Request.
Write out only the span of lines that begins at the line with "const fossil = new" and ends at the line with "bpy.data.objects.remove(obj)". Keep both end lines, word for word.

Supplied material.
**********
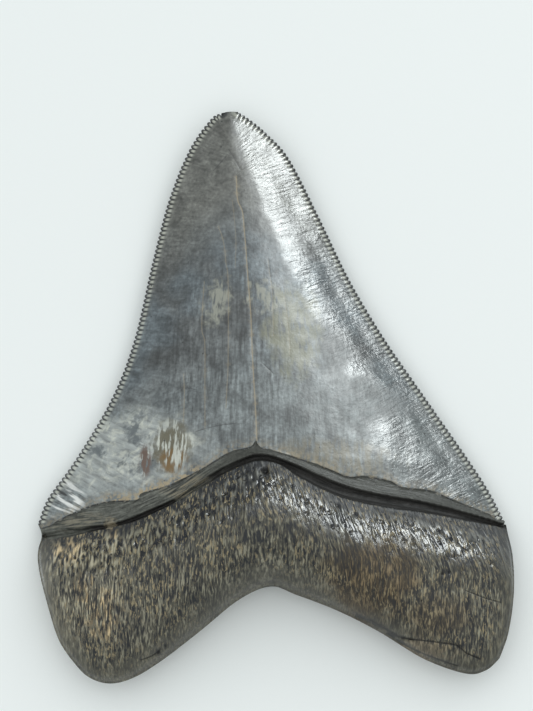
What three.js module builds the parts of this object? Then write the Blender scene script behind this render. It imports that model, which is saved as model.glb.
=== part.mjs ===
import * as THREE from 'three';
import { ParametricGeometry } from 'three/addons/geometries/ParametricGeometry.js';
import { mergeGeometries, mergeVertices } from 'three/addons/utils/BufferGeometryUtils.js';

// A fossil shark tooth, one solid piece. It lies on its flat outer face with its domed inner
// face up: a triangular crown that points along +Y, and below it a thick root with two lobes.
// Millimetres, +Z up.

// Driving dimensions
const EDGE_LEVEL = 2.8; // height of the crown's cutting edges above the table
const RIM_LEVEL = 5.6; // height of the root's widest line above the table
const CROWN_RISE = 10.4; // crest of the crown above the cutting edges, at the crown's base
const CROWN_SWELL = 0.62; // how soon the crown thickens below its tip
const TIP_SWELL = 0.2; // the crown's end is thicker by this much
const TIP_SHARE = 0.4; // over this share of the crown's length
const CREST_ROUNDING = [0.05, 1, 2.2]; // of the crest at the tip, half-way and at the base
const SHOULDER_HEIGHT = 17.4; // top of the root, in the middle
const SHOULDER_DROP = 7.5; // how much lower the root's shoulder is at its two ends
const SHOULDER_CURVE = 1.7; // power of its fall from the middle to the ends
const SHOULDER_START = -1; // the root starts to rise here, above the groove,
const SHOULDER_WIDTH = 10.5; // and reaches its shoulder this far below it
const ROOT_SLOPE = 0.17; // fall of the root from the shoulder to its base, per mm
const ROOT_ROUNDING = 7.5; // width of the root's rounded rim on the inner face
const UNDER_ROUNDING = 6; // and on the outer face
const GROOVE_DEPTH = 1.1; // groove between crown and root
const GROOVE_WIDTH = 1.3;
const GROOVE_FADE = 4; // it runs out over this distance from the rim
const BEVEL_WIDTH = 9; // width of the strip where the outer face rises to the cutting edges
const ARCH_RISE = 1.1; // hollow of the outer face between the crown and the lobes
const ARCH_FRONT = 11; // the hollow ends here towards the tip
const ARCH_BACK = -31.5; // and here on the lobes
const NOTCH_X = -0.6; // a gap under the root's notch: its middle,
const NOTCH_WIDTH = 4.5; // its half width,
const NOTCH_FRONT = -16; // and where it ends towards the crown
const NOTCH_BACK = -31.5;
const TIP_LIFT = 1.8; // the crown's end curves up by this much
const LIFT_LENGTH = 24;

// Grid of each face: columns from the left side to the right, and rows from the base to the tip,
// with one row along the groove
const COLUMNS = 30;
const ROOT_ROWS = 17;
const CROWN_ROWS = 25;
const EVEN_SPACING = 0.45; // share of even spacing in a grid that closes up towards the rim
const RIM_SAMPLES = 260;
const HALVINGS = 24; // steps to find the groove in a column

const curve = (...points) => new THREE.SplineCurve(points.map(([x, y]) => new THREE.Vector2(x, y)));

// The outline from above, X across and Y towards the tip, zero in the middle of the crown's base.
// Each side runs from the outer corner of its lobe, round the root and up the cutting edge.
const leftSide = curve(
  [-31.4, -41.2], [-33.4, -38], [-35.5, -31.6], [-36.9, -25.5], [-37.2, -20], [-35.8, -16], [-31.7, -9.9],
  [-26.2, 0], [-22.7, 9.8], [-19.9, 23.2], [-17.4, 33.5], [-14.1, 42], [-10.6, 47.1]
);
const rightSide = curve(
  [34.1, -41.3], [35.6, -37.3], [36.6, -31.4], [36.7, -25.5], [36, -20], [32.6, -13.1], [24.1, 0],
  [17.7, 9.8], [12.1, 19.8], [7.4, 30.1], [2.4, 40.3], [-1.6, 44.9], [-4.4, 47.2]
);
const base = curve(
  [-31.4, -41.2], [-28.7, -44], [-25.3, -45.1], [-21.6, -44.2], [-17.2, -41.5], [-11.4, -37], [-5.6, -32.3],
  [-0.8, -30.3], [3.2, -31.6], [9.4, -34], [15.7, -37.2], [22.6, -41.4], [28.9, -43.6], [32, -43.1],
  [34.1, -41.3]
);
const tip = curve([-10.6, 47.1], [-8.6, 48.1], [-6.3, 48.3], [-4.4, 47.2]);
const TIP_Y = 48.3;

// The groove between crown and root, from left to right: a blunt chevron with its peak in the middle
const groove = [
  [-38, -21.3], [-30, -21.6], [-24.2, -21.1], [-16.9, -18.4], [-11.5, -15.4], [-6.5, -12.7], [-2.2, -11.4],
  [2.2, -12.7], [11.3, -16.1], [22.2, -17.6], [37, -20]
];
const GROOVE_PEAK_Y = -11.4;
const MIDDLE_X = -2.2; // the tooth's middle line leans a little to one side
const HALF_WIDTH = 38;

const { clamp, lerp, smoothstep } = THREE.MathUtils;

// Y of the groove at a given X
function grooveY(x) {
  const next = groove.findIndex(([corner]) => corner > x);
  const i = next < 0 ? groove.length - 1 : Math.max(next, 1);
  const [x0, y0] = groove[i - 1];
  const [x1, y1] = groove[i];
  return lerp(y0, y1, (x - x0) / (x1 - x0));
}

// Distances from a point to the outline's stretches
const samples = {
  left: leftSide.getSpacedPoints(RIM_SAMPLES),
  right: rightSide.getSpacedPoints(RIM_SAMPLES),
  base: base.getSpacedPoints(RIM_SAMPLES),
  tip: tip.getSpacedPoints(RIM_SAMPLES / 10),
};
const distanceTo = (points, p) => Math.sqrt(Math.min(...points.map((q) => q.distanceToSquared(p))));

// A point of the grid: the four curves of the outline, blended across and along (a Coons patch)
function planPoint(across, along) {
  const [l, r, b, t] = [
    leftSide.getPointAt(along), rightSide.getPointAt(along), base.getPointAt(across), tip.getPointAt(across)
  ];
  const blend = (axis) => {
    const corners = lerp(
      lerp(base.points.at(0)[axis], base.points.at(-1)[axis], across),
      lerp(tip.points.at(0)[axis], tip.points.at(-1)[axis], across),
      along
    );
    return lerp(l[axis], r[axis], across) + lerp(b[axis], t[axis], along) - corners;
  };
  return new THREE.Vector2(blend('x'), blend('y'));
}

// Grid spacing that closes up towards both ends of 0 to 1
const spacing = (t) => lerp((1 - Math.cos(Math.PI * t)) / 2, t, EVEN_SPACING);

// How far along its column the grid meets the groove, found by halving
function grooveAlong(across) {
  let [low, high] = [0, 1];
  for (let step = 0; step < HALVINGS; step += 1) {
    const middle = (low + high) / 2;
    const p = planPoint(across, middle);
    if (p.y < grooveY(p.x)) low = middle;
    else high = middle;
  }
  return (low + high) / 2;
}

// A grid point: v counts the rows from 0 to 1, with the groove where the root's rows end
const GROOVE_ROW = ROOT_ROWS / (ROOT_ROWS + CROWN_ROWS);
function gridPoint(across, v) {
  const atGroove = grooveAlong(across);
  const along = v < GROOVE_ROW
    ? atGroove * spacing(v / GROOVE_ROW)
    : lerp(atGroove, 1, spacing((v - GROOVE_ROW) / (1 - GROOVE_ROW)));
  return planPoint(across, along);
}

// What a height depends on: the distance to the rim, the place between the two sides, and the
// distance below the groove
function describe(p, onRim) {
  const left = distanceTo(samples.left, p);
  const right = distanceTo(samples.right, p);
  const rim = onRim ? 0 : Math.min(left, right, distanceTo(samples.base, p), distanceTo(samples.tip, p));
  const side = (left - right) / (left + right);
  return { rim, side: onRim ? Math.sign(side) || 1 : side, below: grooveY(p.x) - p.y };
}

// Share of the root in a height: 0 on the crown, 1 past the shoulder. It rises soon and eases out.
function rootShare(below) {
  const t = clamp((below - SHOULDER_START) / (SHOULDER_WIDTH - SHOULDER_START), 0, 1);
  return (t * (2 - t) + smoothstep(t, 0, 1)) / 2;
}
const rimHeight = (below) => lerp(EDGE_LEVEL, RIM_LEVEL, rootShare(below));

// Quarter-round rise from 0 at the rim to 1 at the given width
const rounding = (rim, width) => Math.sqrt(1 - (1 - Math.min(rim / width, 1)) ** 2);

// The crown across its width, from 0 at the cutting edges to 1 on the crest: two flanks that meet
// in a keel at the tip, in a rounded crest half-way down and in a low dome at the base
function crownShape(side, along) {
  const [tipCrest, middleCrest, baseCrest] = CREST_ROUNDING;
  const upper = (middleCrest - tipCrest) * smoothstep(along, 0.05, 0.5);
  const lower = (baseCrest - middleCrest) * smoothstep(along, 0.6, 1);
  const crest = tipCrest + upper + lower;
  return (Math.hypot(1, crest) - Math.hypot(side, crest)) / (Math.hypot(1, crest) - crest);
}

// The inner face: the crown, then the groove and the bulging root
function innerHeight(p, { rim, side, below }) {
  const along = clamp((TIP_Y - p.y) / (TIP_Y - GROOVE_PEAK_Y), 0, 1);
  const thicker = TIP_SWELL * Math.sin(Math.PI * Math.min(along / TIP_SHARE, 1)) ** 2;
  const rise = CROWN_RISE * along ** CROWN_SWELL + thicker;
  const crown = EDGE_LEVEL + rise * crownShape(side, along);

  const sideways = Math.min(Math.abs(p.x - MIDDLE_X) / HALF_WIDTH, 1);
  const fall = ROOT_SLOPE * Math.max(below - SHOULDER_WIDTH, 0);
  const shoulder = SHOULDER_HEIGHT - SHOULDER_DROP * sideways ** SHOULDER_CURVE - fall;
  const root = lerp(RIM_LEVEL, shoulder, rounding(rim, ROOT_ROUNDING));

  const cut = GROOVE_DEPTH * Math.exp(-((below / GROOVE_WIDTH) ** 2)) * Math.min(rim / GROOVE_FADE, 1);
  return lerp(crown, root, rootShare(below)) - cut;
}

// The outer face: flat, turned up at the rim, hollow between the crown and the lobes, and with a gap
// under the notch
function outerHeight(p, { rim, below }) {
  const bevel = EDGE_LEVEL * (1 - Math.min(rim / BEVEL_WIDTH, 1)) ** 2;
  const turn = RIM_LEVEL * (1 - rounding(rim, UNDER_ROUNDING));
  const middle = clamp((p.y - ARCH_BACK) / (ARCH_FRONT - ARCH_BACK), 0, 1);
  const arch = ARCH_RISE * Math.sin(Math.PI * middle) ** 2 * Math.min(rim / BEVEL_WIDTH, 1);
  const inwards = smoothstep(p.y, NOTCH_BACK, NOTCH_FRONT);
  const gap = Math.exp(-(((p.x - NOTCH_X) / NOTCH_WIDTH) ** 2)) * (1 - inwards);
  return lerp(lerp(bevel, turn, rootShare(below)) + arch, RIM_LEVEL, gap);
}

function face(height, flip) {
  const point = (u, v, target) => {
    const across = flip ? 1 - u : u;
    const onRim = u === 0 || u === 1 || v === 0 || v === 1;
    const p = gridPoint(spacing(across), v);
    const where = describe(p, onRim);
    const lift = TIP_LIFT * Math.max((p.y - TIP_Y) / LIFT_LENGTH + 1, 0) ** 2;
    target.set(p.x, p.y, lift + (onRim ? rimHeight(where.below) : height(p, where)));
  };
  const geometry = new ParametricGeometry(point, COLUMNS, ROOT_ROWS + CROWN_ROWS);
  geometry.deleteAttribute('normal');
  geometry.deleteAttribute('uv');
  return geometry;
}

function toothGeometry() {
  const faces = mergeGeometries([face(innerHeight, false), face(outerHeight, true)]);
  const solid = mergeVertices(faces, 1e-4);
  solid.computeVertexNormals();
  return solid;
}

const fossil = new THREE.MeshStandardMaterial({ color: 0x6d6c68, roughness: 0.45, metalness: 0 });

const tooth = new THREE.Mesh(toothGeometry(), fossil);
tooth.name = 'tooth';

// The origin is the middle of the tooth's base, on the table
const box = new THREE.Box3().setFromObject(tooth);
const centre = box.getCenter(new THREE.Vector3());
tooth.position.set(-centre.x, -centre.y, -box.min.z);

const group = new THREE.Group();
group.add(tooth);

export default group;
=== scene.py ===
import math

import bpy
import numpy as np
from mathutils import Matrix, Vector, geometry, kdtree


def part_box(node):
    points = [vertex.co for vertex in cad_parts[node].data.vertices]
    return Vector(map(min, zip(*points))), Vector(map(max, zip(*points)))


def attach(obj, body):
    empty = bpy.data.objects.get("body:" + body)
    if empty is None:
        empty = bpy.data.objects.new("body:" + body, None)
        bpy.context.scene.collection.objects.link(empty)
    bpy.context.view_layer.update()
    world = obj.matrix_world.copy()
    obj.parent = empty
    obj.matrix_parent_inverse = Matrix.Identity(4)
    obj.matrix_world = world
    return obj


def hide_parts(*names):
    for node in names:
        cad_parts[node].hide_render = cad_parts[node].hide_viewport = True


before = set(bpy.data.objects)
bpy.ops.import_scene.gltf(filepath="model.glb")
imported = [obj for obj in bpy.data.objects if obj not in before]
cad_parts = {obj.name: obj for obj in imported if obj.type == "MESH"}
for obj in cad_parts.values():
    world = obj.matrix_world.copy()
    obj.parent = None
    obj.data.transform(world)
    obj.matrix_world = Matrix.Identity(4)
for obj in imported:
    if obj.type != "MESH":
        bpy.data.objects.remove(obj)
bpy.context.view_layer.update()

# ---------------------------------------------------------------------------------------------
# The tooth: a fossil shark tooth lying on its flat outer face. It grew as one piece and is now stone
# throughout: glossy enamel over the crown, a thin dull band below it, a furrow and a porous root.
# Its plan is drawn in millimetres, X across and Y to the tip, with zero near its middle.
# ---------------------------------------------------------------------------------------------

# The outline from above. Each edge runs up from the crown's corner to the tip, and each root side
# runs up from the outer corner of its lobe to the crown.
LEFT_EDGE = [(-37.2, -20), (-35.8, -16), (-31.7, -9.9), (-26.2, 0), (-22.7, 9.8), (-19.9, 23.2),
             (-17.4, 33.5), (-14.1, 42), (-10.6, 47.1), (-9, 48)]
RIGHT_EDGE = [(36, -20), (32.6, -13.1), (24.1, 0), (17.7, 9.8), (12.1, 19.8), (7.4, 30.1),
              (2.4, 40.3), (-1.6, 44.9), (-4.4, 47.2), (-6.1, 48.25)]
LEFT_ROOT = [(-31.4, -41.2), (-33.4, -38), (-35.5, -31.6), (-36.7, -27), (-36.9, -24.4), (-36.5, -22),
             (-37.2, -20)]
RIGHT_ROOT = [(34.1, -41.3), (35.6, -37.3), (36.6, -31.4), (36.7, -25.5), (36.2, -21.7), (36, -20)]
BASE = [(-31.4, -41.2), (-28.7, -44), (-25.3, -45.1), (-21.6, -44.2), (-17.2, -41.5), (-11.4, -37),
        (-5.6, -32.3), (-0.8, -30.3), (3.2, -31.6), (9.4, -34), (15.7, -37.2), (22.6, -41.4),
        (28.9, -43.6), (32, -43.1), (34.1, -41.3)]
TIP = [(-9, 48), (-7.6, 48.3), (-6.1, 48.25)]
TIP_Y = 48.3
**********
Solution.
const fossil = new THREE.MeshStandardMaterial({ color: 0x6d6c68, roughness: 0.45, metalness: 0 });

const tooth = new THREE.Mesh(toothGeometry(), fossil);
tooth.name = 'tooth';

// The origin is the middle of the tooth's base, on the table
const box = new THREE.Box3().setFromObject(tooth);
const centre = box.getCenter(new THREE.Vector3());
tooth.position.set(-centre.x, -centre.y, -box.min.z);

const group = new THREE.Group();
group.add(tooth);

export default group;
=== scene.py ===
import math

import bpy
import numpy as np
from mathutils import Matrix, Vector, geometry, kdtree


def part_box(node):
    points = [vertex.co for vertex in cad_parts[node].data.vertices]
    return Vector(map(min, zip(*points))), Vector(map(max, zip(*points)))


def attach(obj, body):
    empty = bpy.data.objects.get("body:" + body)
    if empty is None:
        empty = bpy.data.objects.new("body:" + body, None)
        bpy.context.scene.collection.objects.link(empty)
    bpy.context.view_layer.update()
    world = obj.matrix_world.copy()
    obj.parent = empty
    obj.matrix_parent_inverse = Matrix.Identity(4)
    obj.matrix_world = world
    return obj


def hide_parts(*names):
    for node in names:
        cad_parts[node].hide_render = cad_parts[node].hide_viewport = True


before = set(bpy.data.objects)
bpy.ops.import_scene.gltf(filepath="model.glb")
imported = [obj for obj in bpy.data.objects if obj not in before]
cad_parts = {obj.name: obj for obj in imported if obj.type == "MESH"}
for obj in cad_parts.values():
    world = obj.matrix_world.copy()
    obj.parent = None
    obj.data.transform(world)
    obj.matrix_world = Matrix.Identity(4)
for obj in imported:
    if obj.type != "MESH":
        bpy.data.objects.remove(obj)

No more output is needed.